Contributor

Dr. Ruth Westheimer

Sex therapist and author

Dr. Ruth Westheimer may best be known for having pioneered talking explicitly about sex on radio and television, but as it turns out, that is only a small part of her rich and diversified life. Born in Germany in 1928, Dr. Westheimer went to Switzerland at the age of ten to escape the Holocaust, which wiped out her entire immediate family. At the age of sixteen she went to then Palestine. She joined the Haganah, the Israeli freedom fighters, and was trained to be a sniper and was seriously wounded in a bomb blast. She later moved to Paris to study at the Sorbonne and in 1956 went to the U.S. where she obtained her Masters Degree in Sociology from the Graduate Faculty of the New School of Social Research and Doctorate of Education (Ed.D.) in the Interdisciplinary Study of the Family from Columbia University Teacher's College.

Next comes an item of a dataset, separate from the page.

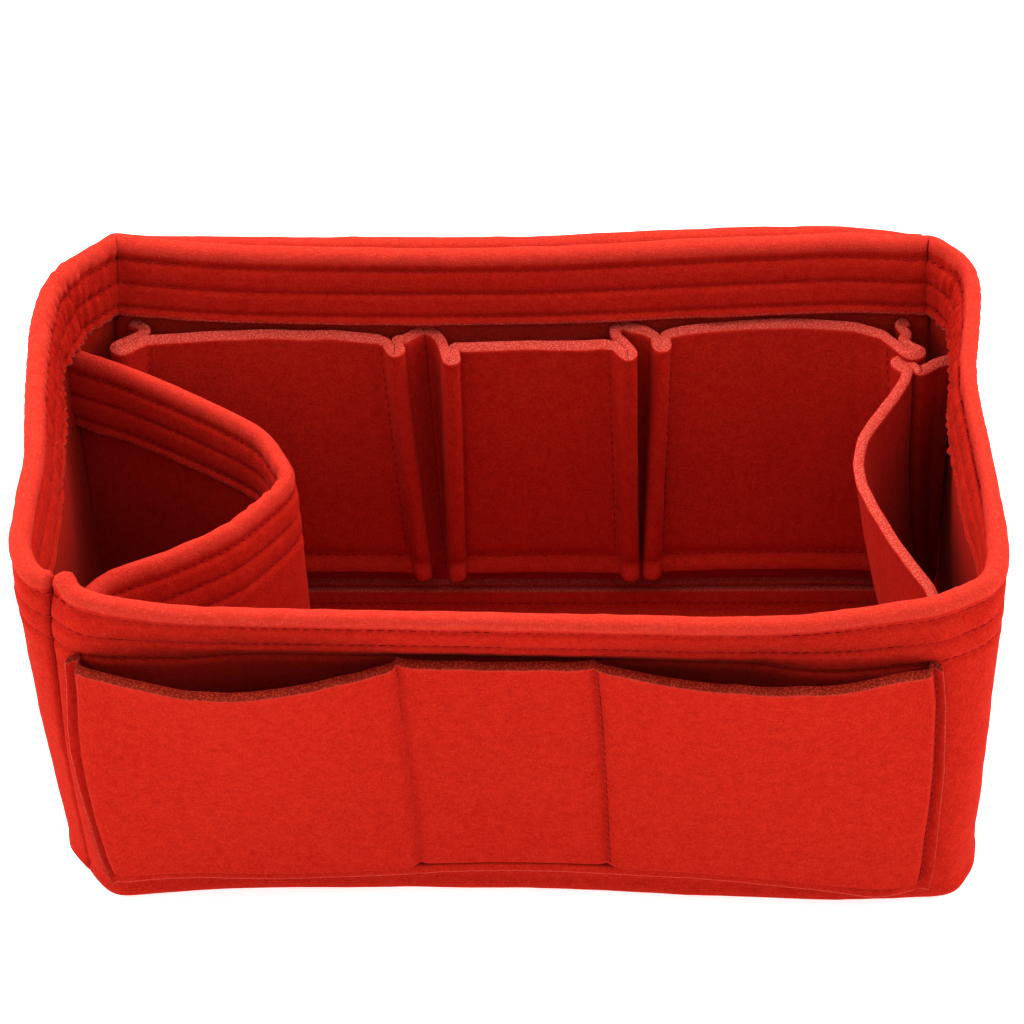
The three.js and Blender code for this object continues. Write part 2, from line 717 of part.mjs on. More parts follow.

Her work for Planned Parenthood led her to study human sexuality under Dr. Helen Singer Kaplan at New York Hospital-Cornell University Medical Center, where she became an Adjunct Associate Professor. She is currently an Adjunct Professor at N.Y.U., and a fellow of both Calhoun College at Yale and Butler College at Princeton as well as a fellow of the New York Academy of Medicine. She is currently teaching at both Yale and Princeton. She is currently serving as the Honorary President of the Council on Sexuality and Aging at the National Sexuality Resource Center. She has her own private practice in New York and lectures worldwide.

She is the author of 35 books, the executive producer of four documentaries and has her own web page (www.drruth.com.) Dr. Westheimer has two children, four grandchildren and resides in New York City.